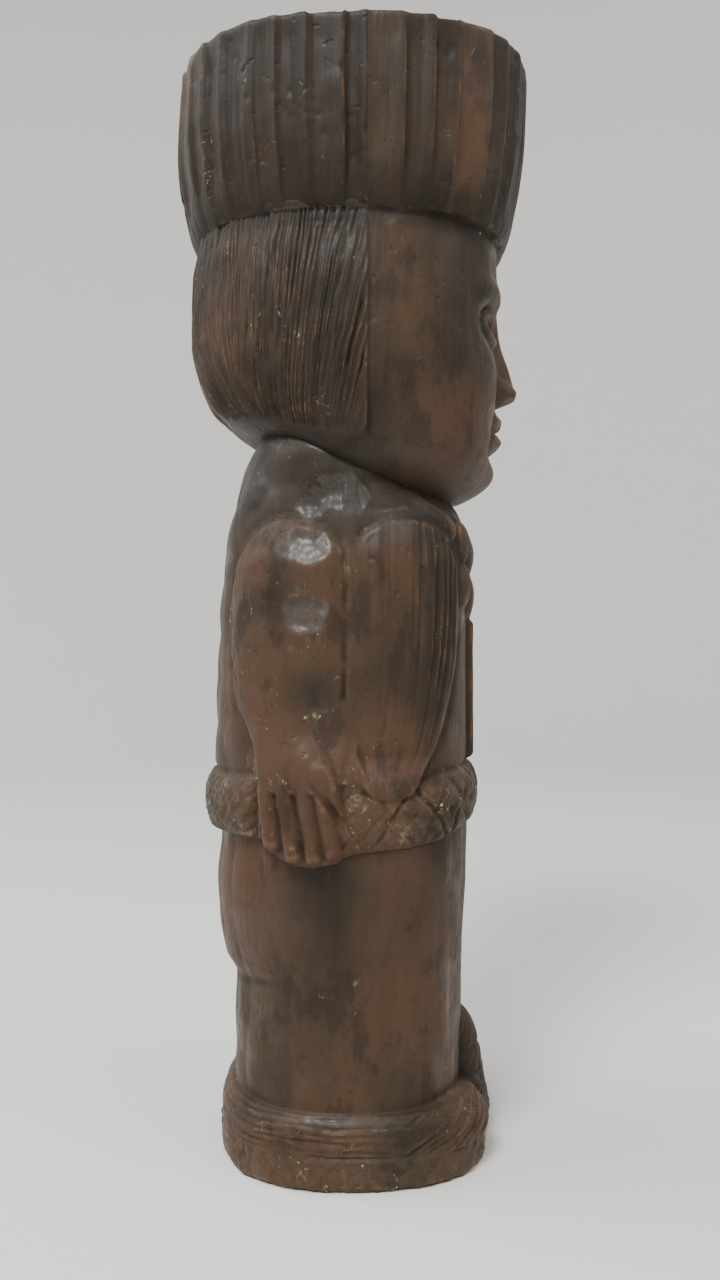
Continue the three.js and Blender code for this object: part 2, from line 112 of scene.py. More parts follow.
def scoops(x, y, seed, wrap=0):  # gouge marks: low in the bed of each and high where they meet
    ix, iy = np.floor(x), np.floor(y)
    nearest = np.full(np.shape(x + y), 9.0)
    for dx in (-1, 0, 1):
        column = (ix + dx) % wrap if wrap else ix + dx
        for dy in (-1, 0, 1):
            cx = ix + dx + 0.15 + 0.7 * chance(column, iy + dy, 1, seed)
            cy = iy + dy + 0.15 + 0.7 * chance(column, iy + dy, 2, seed)
            lift = 0.3 * chance(column, iy + dy, 3, seed)
            nearest = np.minimum(nearest, (x - cx) ** 2 + (y - cy) ** 2 + lift)
    return nearest - 0.35


def gouges(front, z, table):  # single gouge marks: each is deepest towards its top and faces the light
    cut = np.zeros(np.shape(front))
    bed = np.zeros(np.shape(front))
    for middle, level, halfWidth, halfHeight, depth in table:
        up = (z - level) / halfHeight
        ragged = 0.45 * noise(front / 2.6, z / 2.6, middle, 16)
        within = 1 - ((front - middle) / halfWidth) ** 2 - up**2 + ragged
        cut = np.maximum(cut, depth * smooth(0, 0.9, within) * (1 + 0.35 * up))
        bed = np.maximum(bed, smooth(0, 0.14, within) * min(depth, 1))
    return cut, unit(bed * 1.6 - 0.6)


def strokes(across, along, width, depth, seed, wrap=0):  # knife cuts one unit apart, of uneven depth
    q = across + 0.3 * noise(along, across / 3, 0, seed, wrap)
    cut = np.floor(q + 0.5)
    off = q - cut - 0.45 * (chance(cut, 0, 0, seed) - 0.5)
    press = 0.3 + 0.7 * chance(cut, 1, 0, seed)
    lasting = smooth(-0.8, -0.1, noise(along, cut * 3.7, 0, seed + 1, wrap))
    return -depth * press * lasting * np.exp(-np.abs(off / width) ** 1.6)


def turns(angle, count):  # the angle as a place from 0 to count
    return angle * count / fullTurn


def hills(angle, z, count, tall, seed):  # soft hills, a whole number of them round the figure
    return noise(turns(angle, count), z / tall, 0, seed, count)


def beds(angle, z, count, tall, seed):  # gouge marks, a whole number of them round the figure
    return scoops(turns(angle, count), z / tall, seed, count)


def fromFront(angle):
    return np.abs(np.arctan2(np.sin(angle), np.cos(angle)))


def insideTaper(front, z, start, end):  # how far inside a line that has its own radius at each end
    dx, dz = end[0] - start[0], end[1] - start[1]
    x, up = front - start[0], z - start[1]
    t = unit((x * dx + up * dz) / (dx**2 + dz**2))
    return start[2] + (end[2] - start[2]) * t - np.hypot(x - t * dx, up - t * dz)


def roundOff(points, times=2):  # cuts the corners off a closed outline
    corners = np.array(points, float)
    for _ in range(times):
        after = np.roll(corners, -1, 0)
        corners = np.stack([0.75 * corners + 0.25 * after, 0.25 * corners + 0.75 * after], 1).reshape(-1, 2)
    return corners


def insideOutline(front, z, points):  # how far inside a closed outline, and below 0 outside it
    corners = roundOff(points)
    nearest = np.full(np.shape(front), 99.0)
    inside = np.zeros(np.shape(front), bool)
    for (ax, az), (bx, bz) in zip(corners, np.roll(corners, -1, 0)):
        dx, dz = bx - ax, bz - az
        x, up = front - ax, z - az
        along = unit((x * dx + up * dz) / (dx**2 + dz**2))
        nearest = np.minimum(nearest, np.hypot(x - along * dx, up - along * dz))
        crossed = (az > z) != (bz > z)
        inside ^= crossed & (front < ax + up / (dz if dz else 1) * dx)
    return np.where(inside, nearest, -nearest)


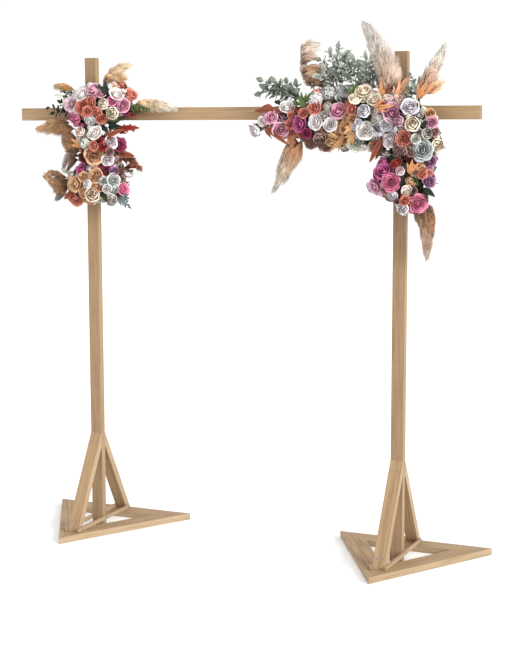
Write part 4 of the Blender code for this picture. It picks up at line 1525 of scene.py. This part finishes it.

_ _ _ _ _ _ _

_WHAT TO WORK ON_
Tell how many lines of the records above hold the string "Blender". Give no other text.

_OUTPUT_
2